What your clients want should never be the primary motive for adopting any business practice – time tracking included. You need to do it primarily for the benefit of your business.

Most tools you’ll be looking at can log time very well, but what is their added value? You’ve tried a couple of simple apps, found the one that feels right and implemented it as fast as possible. Great, your clients will now get detailed time sheets – you’ve solved their problem. How did any of this benefit your business in the long run?

Always remember that at the end of the day you need to be profitable, because if you’re not, you won’t be in business in a couple of months. Understand that time is (usually) the only thing you’re selling. Every hour brings in revenue and, equally important, generates cost.

Having a detailed time sheet means nothing if you can’t easily analyze the financial impact of that time on your business. So, you haven’t really solved anything, you’ve just patched up a problem for the time being. I guarantee this is going to bite you in the ass down the line.

Think of the big picture. Don’t get tools as quick fixes. Think of the short term and long term impact of these decisions on your agency.

#2 Premature optimization

Every founder’s long term goals should be to grow, hire and get more serious clients on board. Premature optimization is one of the best ways to make sure none of that ever happens. Stop trying so hard to optimize your internal workflow with 2-10 people. Remember, this is where you are now, not where you are going to be tomorrow.

How densely a team member’s calendar is filled with tasks from 9:30 AM till 12:45 PM is not important – stop focusing on trying to do something like that. As the business grows, you will need to spread management responsibility across team leaders. Trust those people to do a good job and you’ll be surprised with how well they do.
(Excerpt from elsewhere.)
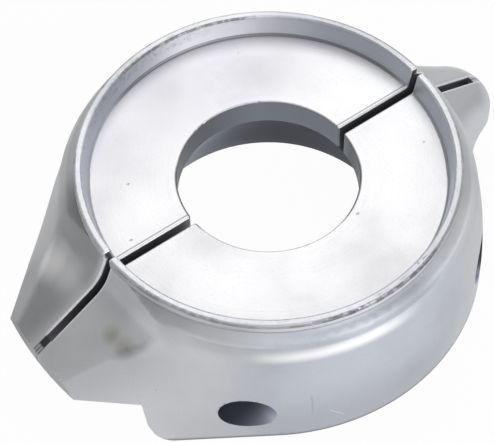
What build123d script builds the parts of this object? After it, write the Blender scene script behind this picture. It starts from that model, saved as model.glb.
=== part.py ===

Don’t over complicate things. Understand that what you can keep under control now is not something you’ll be able to do when you grow to 20, 30, 50 or more people. Clients care about results, and if you can deliver without creating too many bottlenecks internally, this is only going to allow your company to breathe and grow easier.

Always remember, you don’t need to micromanage everything to ensure that a job gets done. If you need to let someone go because they’re underperforming, looking at their billable utilization is usually more than enough to make such a decision. Not being involved in everything will quickly show you how well the team performs independently.

#3 “I need to plan in everything.”

Apply a bird’s eye view and look at your projects from a business perspective. When you sell services to your clients, you’re mostly selling core competencies.

For example, you’re a small studio and you’ve sold 20 hours of design to your client. The fact that these 20 hours are actually split up into a lot of smaller tasks does not matter strategically. These 20 hours of work will be done by your designer in the foreseeable future – that’s all you need to know.

If well instructed, your designer should be able to deliver without being planned in for each individual task. Let him do his thing. If the job isn’t done on time, look to your project managers and the designer himself. Being more responsible is a part of growing up, and we’re all grown-ups here.

From the perspective of planning, managing agency capacity and making sure there’s enough food on the table, you need to think strategically. It’s hard enough to plan which projects your people will work on, especially if you take into account vacation or sick leave. Stop complicating your life further by trying to plan in hundreds of tasks which get moved around constantly anyway. You will end up going nowhere.

Takeaway

It’s hard to loosen the grip when your company starts growing.

You want to keep doing what you’ve been doing to ensure things keep heading in the right direction. To a degree, you’re right, but it can’t be that way forever. Trust your team members, be more lean with how you manage their time, and let things happen naturally.

Focus on important metrics and keep your team members happy. Get the right tools. Implement strong, but lean processes that are aimed at helping your business thrive, instead of bottlenecking it completely with unnecessary workflows.

Be the agency people dream of working at, and existing employees don’t ever want to leave.